### Data for the task
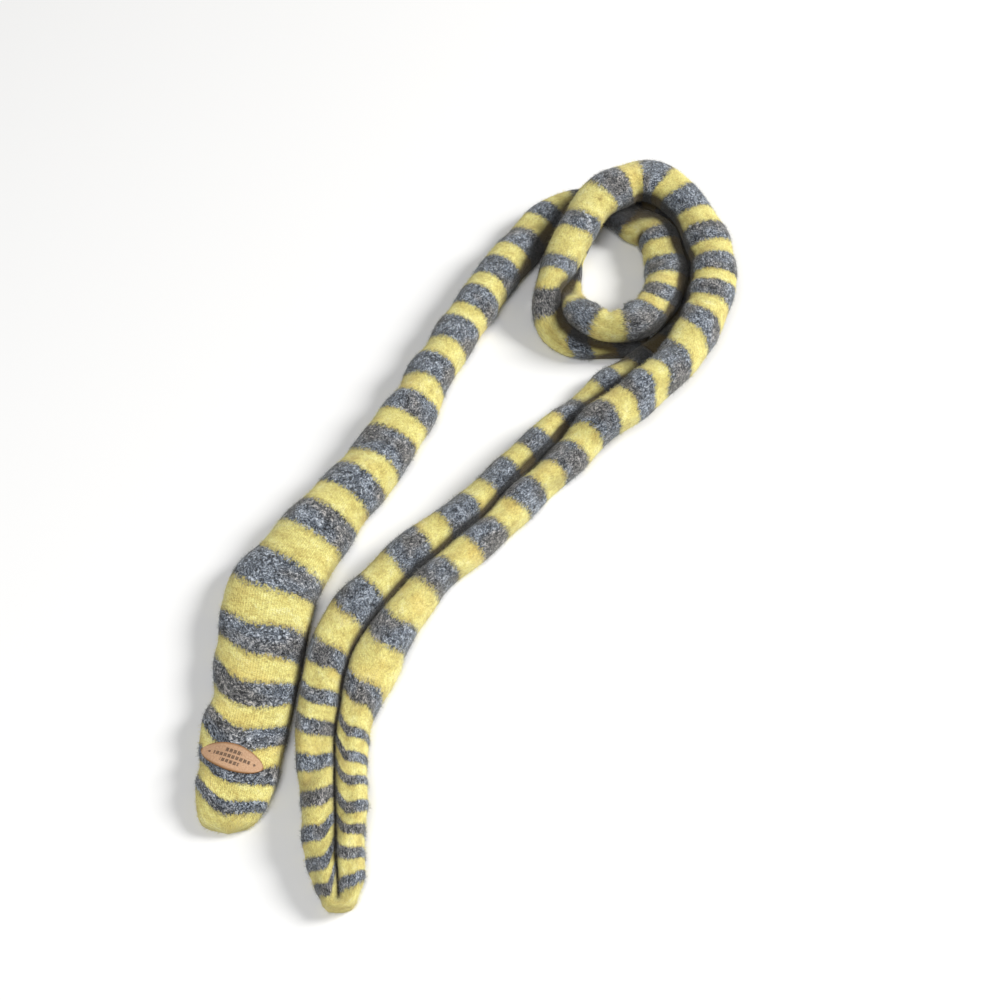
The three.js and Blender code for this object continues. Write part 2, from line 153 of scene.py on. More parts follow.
# Soft folds pressed into the tube. columns: mm along, degrees round (90 is the crown),
# half length along, half width round in degrees, depth, lean in mm per degree
FOLDS = [
    (150, 28, 7, 26, -1.6, 0.10), (164, 150, 9, 30, 1.2, -0.12), (186, 40, 8, 30, -1.4, 0.12),
    (204, 140, 8, 26, -1.0, 0.05), (118, 120, 10, 30, 0.8, 0.06), (84, 60, 9, 26, -0.9, -0.05),
    (232, 80, 9, 30, -0.8, 0.08), (262, 130, 8, 26, 0.7, 0.10), (318, 60, 9, 28, -0.8, -0.06),
    (392, 110, 9, 26, -0.7, 0.05), (470, 70, 9, 28, -0.7, 0.0), (556, 60, 6, 34, -1.3, 0.04),
    (574, 70, 6, 34, -1.2, 0.04), (592, 80, 6, 34, -1.0, 0.04), (694, 20, 4.5, 42, -2.0, 0.02),
    (712, 25, 4.5, 42, -2.2, -0.02), (731, 20, 4, 42, -1.9, 0.02), (752, 25, 4.5, 42, -2.1, 0.02),
    (773, 20, 4.5, 42, -2.2, 0.0), (793, 20, 4, 42, -2.0, 0.02), (816, 28, 4, 46, -2.3, 0.0),
    (832, 30, 3.6, 50, -2.2, 0.0),
    (846, 30, 3.6, 50, -2.0, 0.0), (1330, 110, 7, 30, -0.9, 0.06), (1420, 70, 8, 28, -0.7, 0.05),
    (1510, 115, 7, 30, -0.9, 0.08), (1556, 130, 7, 34, -1.4, 0.08), (1574, 60, 7, 34, -1.3, -0.05),
    (1592, 125, 7, 30, -1.1, 0.06), (1640, 90, 8, 30, -0.7, 0.05), (1700, 70, 8, 30, -0.6, 0.03),
    (1846, 100, 8, 30, -0.6, 0.04), (1932, 120, 7, 34, -1.3, 0.05), (1950, 60, 7, 34, -1.3, -0.08),
    (1968, 120, 7, 34, -1.1, 0.05), (2046, 80, 8, 30, -0.8, 0.05), (2126, 110, 8, 30, -0.8, 0.08),
    (2211, 70, 8, 30, -0.8, -0.05), (2268, 165, 5, 34, -1.1, 0.0), (2306, 160, 5, 36, -1.2, 0.0),
    (2328, 160, 5, 36, -1.2, 0.0), (2352, 160, 5, 36, -1.3, 0.02), (2376, 160, 5, 36, -1.3, 0.0),
    (2400, 160, 5, 36, -1.3, 0.02), (2426, 155, 5, 36, -1.3, 0.0), (2452, 155, 5, 36, -1.3, 0.0),
    (2482, 150, 5, 36, -1.2, 0.0), (2566, 150, 5, 36, -1.2, 0.0), (2606, 150, 5, 36, -1.3, 0.0),
    (2628, 150, 5, 36, -1.2, 0.0), (2650, 150, 5, 36, -1.2, 0.0),
]


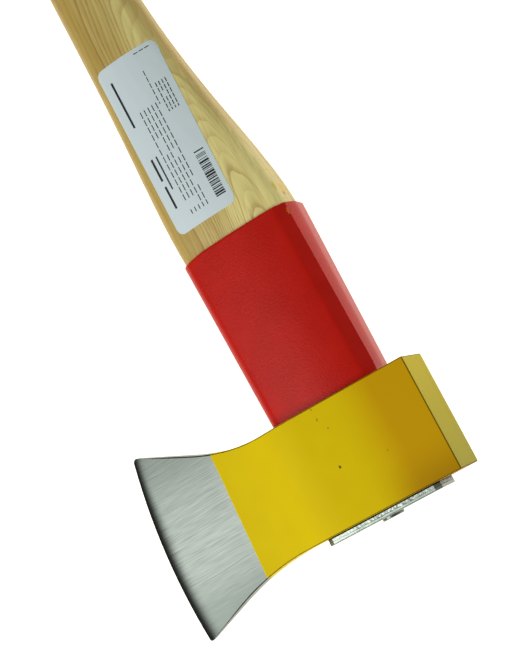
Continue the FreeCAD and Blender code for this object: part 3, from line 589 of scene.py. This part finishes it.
def sleeve_row(x, depth, creep):
    """One ring of the sleeve. creep is how much of the nose's trim the ring takes."""
    if x > UNDERSIDE_X:
        section = eye
    else:
        down_share = (UNDERSIDE_X - x) / (UNDERSIDE_X - mouth_x)
        loft = blend_sections(below, mouth, down_share)
        section = blend_sections(eye, loft, min(1.0, (UNDERSIDE_X - x) / FLARE_REACH) ** 0.5)
    row = []
    for y, z in inset_section(section, depth):
        nose_near = max(0.0, (NOSE_FROM - y) / NOSE_SPAN)
        row.append((x + NOSE_TRIM * nose_near * creep, y + EYE_MIDDLE_Y, z + mid_z))
    return row


# Down the outside, round the lip and up the inside: how far along, and how deep in the sheet.
lip = WALL / 2
rail = [(top_x, 0.0)]
for i in range(1, EYE_RINGS + 1):
    rail.append((top_x + (UNDERSIDE_X - top_x) * i / EYE_RINGS, 0.0))
for i in range(1, FLANK_RINGS + 1):
    rail.append((UNDERSIDE_X + (mouth_x + lip - UNDERSIDE_X) * (i / FLANK_RINGS), 0.0))
for i in range(1, LIP_STEPS + 1):
    turn = math.pi * i / LIP_STEPS
    rail.append((mouth_x + lip * (1 - math.sin(turn)), lip * (1 - math.cos(turn))))
for i in range(1, INNER_RINGS + 1):
    rail.append((mouth_x + lip + (top_x - mouth_x - lip) * i / INNER_RINGS, WALL))
rows = [sleeve_row(x, depth, max(0.0, 1 - (x - mouth_x) / TRIM_REACH) ** 2) for x, depth in rail]
sleeve = net_mesh("guard_sleeve", rows, closed_rows=True)
sleeve.data.materials.append(red_enamel)
crisp(sleeve, 60)
mount(sleeve, "sleeve_enamel", "steel_sleeve")

# ---- Head ---------------------------------------------------------------------------------------
# Drop-forged steel, trimmed and sprayed with yellow enamel, with the bit ground bright afterwards.
# The grinding stops on a line across the cheek, and its marks fan out square to the cutting edge.
YELLOW, YELLOW_WARM, YELLOW_POLL_SHADED = "#E5CB00", "#CF9F00", "#C9B306"
YELLOW_CORNER_SHADE, POLL_SHADE, YELLOW_ARRIS_SHADE = "#A67A02", "#98901C", "#5E4206"
STEEL, STEEL_DARK, STEEL_ENDS_SHADE = "#868D86", "#6A716A", "#5C635D"
STEEL_EDGE_SHADE, STEEL_ARRIS_SHADE = "#191C1A", "#121412"
ENAMEL_ROUGHNESS, STEEL_ROUGHNESS = 0.5, 0.4
MARKS_FROM, MARKS_RADIUS = (270.0, 1390.0), 1457.0  # mm: the belt's marks are arcs round a far point
POLL_Y = 83.5                       # mm: the poll face
BORDER = (311.4, -35.0, -0.0475)    # mm: a point on the line where the paint stops, and its slope
EDGE_CENTRE, EDGE_RADIUS = (330.46, 246.5), 330.0  # mm: the cutting edge is an arc
BIT_SLOPE, EDGE_SLOPE = math.radians(4.2), math.radians(28.0)
ROLL = 12.0                         # mm from the edge over which the bevel is blended in
FLAT_FACE = 0.75                    # how squarely a face looks up or down to count as a cheek

enamel_name = "yellow_enamel_and_ground_steel"
head_finish, tree, shader, mm, x, y, z = start_finish(enamel_name, ENAMEL_ROUGHNESS, specular=0.05)
wander = add(tree, NOISE, (mm, 1 / 6, 3.0))
line_y = add(tree, MATH, (x, BORDER[2], BORDER[1] - BORDER[0] * BORDER[2]), "MULTIPLY_ADD")
line = add(tree, MATH, (wander, 0.5, line_y), "MULTIPLY_ADD")
past = add(tree, MATH, (y, line), "SUBTRACT")
bare = add(tree, RANGE, (past, 0.15, -0.15))
warm = add(tree, RANGE, (y, 36.0, 72.0), **SMOOTH)
mottle = add(tree, NOISE, (mm, 1 / 14, 3.0))
warmer = add(tree, MATH, (mottle, 0.25, warm), "MULTIPLY_ADD", use_clamp=True)
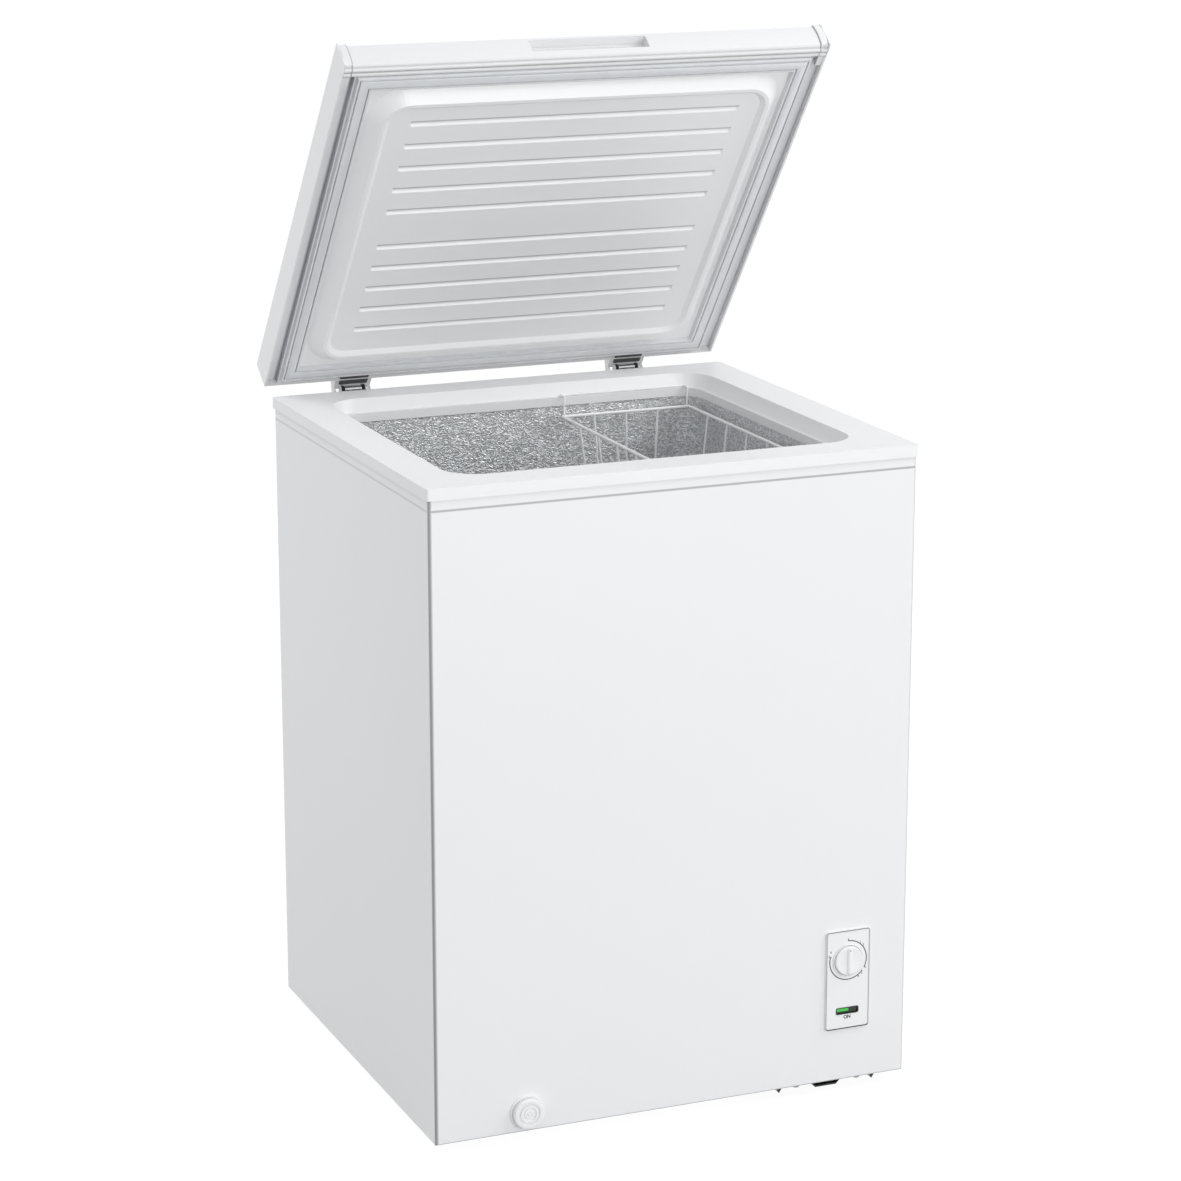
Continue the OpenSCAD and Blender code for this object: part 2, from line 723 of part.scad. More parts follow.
suction_bend = 2.5 * evap_r;
suction_out = 3 * suction_bend; // the loop behind the compressor
suction_rise = 50;

module suction_tube() {
    z = comp_z + 3 + comp_h * 0.7;
    x = tail_x - turn_gap;
    y = cab_d / 2 - evap_in;
    out = y + suction_out;
    up = z + suction_rise;
    color("peru") at_cab()
        tube(route([[x, shell_back(x, evap_r), z], [x, out, z], [x, out, up], [x, y, up],
            [x, y, bay_top - tail_low - gap]], suction_bend), evap_r);
}

module discharge_tube() {
    z = comp_z + 3 + comp_h * 0.35;
    x = cond_tail_x - turn_gap;
    y = cab_d / 2 - cond_in;
    color("peru") at_cab()
        tube(route([[x, shell_back(x, cond_r), z], [x, y, z], [x, y, bay_top - cond_low - gap]],
            cond_bend), cond_r);
}

drier_r = 9;                    // shell of the filter drier
drier_neck = 3;                 // radius of its ends
drier_len = 90;
drier_taper = 12;               // from the neck to the shell
drier_stub = 6;                 // straight part of the neck
drier_top = 20;                 // from the bay's roof
drier_back = 40;                // from the compressor's front
drier_side = 20;                // from the side panel
drier_y = comp_y - comp_r - drier_back;
drier_x = cab_w / 2 - drier_side;
drier_z = bay_top - drier_top - drier_len;

module filter_drier() {
    half = [[drier_neck, 0], [drier_neck, drier_stub], [drier_r, drier_stub + drier_taper]];
    color("peru") at_cab() translate([drier_x, drier_y, drier_z])
        rotate_extrude($fn = arc_fn)
            polygon(concat([[0, 0]], half, [for (i = [2 : -1 : 0]) [half[i][0], drier_len - half[i][1]]],
                [[0, drier_len]]));
}

capillary_drop = 20;            // the loop's depth under the drier
capillary_loop = 30;            // the loop's width

module capillary_tube() {
    z = drier_z - gap;
    low = z - capillary_drop;
    y = drier_y + capillary_loop;
    color("peru") at_cab()
        tube(route([[drier_x, drier_y, z], [drier_x, drier_y, low], [drier_x, y, low],
            [drier_x, y, bay_top - gap]], capillary_drop * 0.3), capillary_r);
}

module side_grille() {
    bars = 7;
    pitch = (grille_h - 8) / bars;
    color("whitesmoke") at_cab() translate([cab_w / 2, grille_y, grille_z]) difference() {
        union() {
            translate([1, 0, 0]) cube([2, grille_w + 10, grille_h + 10], center = true);
            translate([-2, 0, 0]) cube([4 + eps, grille_w - 2 * gap, grille_h - 2 * gap], center = true);
        }
        for (k = [0 : bars - 1])
            translate([0, 0, -grille_h / 2 + 4 + (k + 0.5) * pitch])
                cube([20, grille_w - 12, pitch / 2], center = true);
    }
}

cover_x0 = bay_x - 12;
cover_x1 = cab_w / 2 - 2 * hem_w - gap;

module rear_cover() {
    y0 = cab_d / 2 - skin_t;
    color("lightgray") at_cab() difference() {
        box([cover_x0, y0, z_edge + 2], [cover_x1, y0 + 1, bay_top + 12]);
        for (k = [0 : 7])
            translate([(cover_x0 + cover_x1) / 2, y0 - 1, z_edge + 60 + 18 * k])
                cube([90, 6, 6], center = true);
        translate([cover_x0 + 40, y0 - 1, z_edge + 30]) rod_y(8 + gap, 4);
        cover_screws(2.2, y0 - 1, 4);
    }
}

// Screws of the rear cover, along Y
module cover_screws(r, y, len) {
    for (p = [[cover_x0 + 5, bay_top + 6], [cover_x1 - 5, bay_top + 6], [cover_x0 + 5, z_edge + 14]])
        translate([p[0], y, p[1]]) rod_y(r, len);
}

// Screws of one hinge bracket, along Y
module bracket_screws(s, r, y, len) {
    for (x = [-12, 12])
        translate([s * hinge_x + x, y, bracket_low + 11]) rod_y(r, len);
}

module cabinet_screws() {
    y0 = cab_d / 2 - skin_t;
    color("silver") at_cab() {
        for (s = [-1, 1]) {
            bracket_screws(s, 2, y0 - 8, 10 + hinge_t);
            bracket_screws(s, 3.5, y0 + hinge_t + gap, 2);
        }
        cover_screws(2, y0 - 8, 11);
        cover_screws(3.5, y0 + 1 + gap, 2);
    }
}

module cord_gland() {
    y0 = cab_d / 2 - skin_t;
    color("black") at_cab() translate([cover_x0 + 40, y0, z_edge + 30]) difference() {
        union() {
            translate([0, -4, 0]) rod_y(8, 12);
            translate([0, 1 + gap, 0]) rod_y(12, 3);
            translate([0, -3 - gap, 0]) rod_y(11, 3);
        }
        translate([0, -10, 0]) rod_y(4, 30);
    }
}

module feet() {
    color("black") at_cab()
        for (x = [-1, 1], y = [-1, 1])
            translate([x * (cab_w / 2 - foot_side), y * (cab_d / 2 - foot_end), 0]) {
                cylinder(r1 = foot_r - 2, r2 = foot_r, h = 4, $fn = arc_fn);
                translate([0, 0, 4 - eps]) cylinder(r = foot_r - 4, h = foot_h + skin_t - 4, $fn = arc_fn);
            }
}

// ---- Controls ----

module control_panel() {
    y0 = -cab_d / 2 - panel_t;
    color("white") at_cab() difference() {
        translate([ctl_x, -cab_d / 2, ctl_z]) rotate([90, 0, 0])
            linear_extrude(panel_t) round_rect(panel_w, panel_h, 4);
        translate([ctl_x, y0 - 1, dial_z]) rod_y(shaft_r + 1, panel_t + 2);
        translate([ctl_x, y0, ctl_z - lamp_down]) cube([lamp_w, 4 * panel_t, lamp_h], center = true);
    }
}

body_t = 26;
body_h = 52;

module thermostat() {
    y0 = -cab_d / 2 + skin_t;
    color("whitesmoke") at_cab() difference() {
        box([ctl_x - 18, y0, dial_z - body_h / 2], [ctl_x + 18, y0 + body_t, dial_z + body_h / 2]);
        translate([ctl_x, y0 - 1, dial_z]) rod_y(shaft_r + fit, body_t - 4);
    }
}

module thermostat_sensor() {
    color("peru") at_cab()
        translate([ctl_x, sensor_y, dial_z + body_h / 2])
            cylinder(r = sensor_r, h = step_z - liner_t - gap - dial_z - body_h / 2, $fn = 24);
}

module lamp_housing() {
    y0 = -cab_d / 2 + skin_t;
    color("dimgray") at_cab() translate([ctl_x, 0, ctl_z - lamp_down]) difference() {
        translate([0, y0 + 8, 0]) cube([lamp_w + 8, 16, lamp_h + 8], center = true);
        translate([0, y0 + 6, 0]) cube([lamp_w - 1, 16, lamp_h - 1], center = true);
    }
}

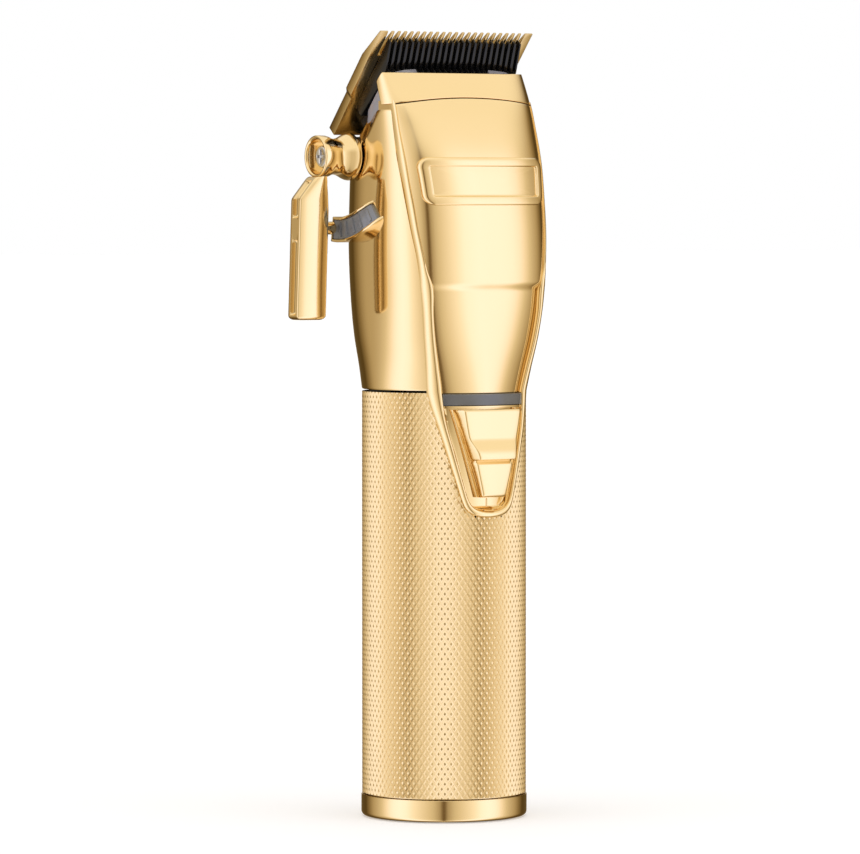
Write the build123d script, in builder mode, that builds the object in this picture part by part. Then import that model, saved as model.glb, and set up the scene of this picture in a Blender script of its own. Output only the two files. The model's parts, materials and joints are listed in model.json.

### Stated goal
From the entries above, select each line containing the string "parts".

### Task solution
The three.js and Blender code for this object continues. Write part 2, from line 153 of scene.py on. More parts follow.
Continue the OpenSCAD and Blender code for this object: part 2, from line 723 of part.scad. More parts follow.
Write the build123d script, in builder mode, that builds the object in this picture part by part. Then import that model, saved as model.glb, and set up the scene of this picture in a Blender script of its own. Output only the two files. The model's parts, materials and joints are listed in model.json.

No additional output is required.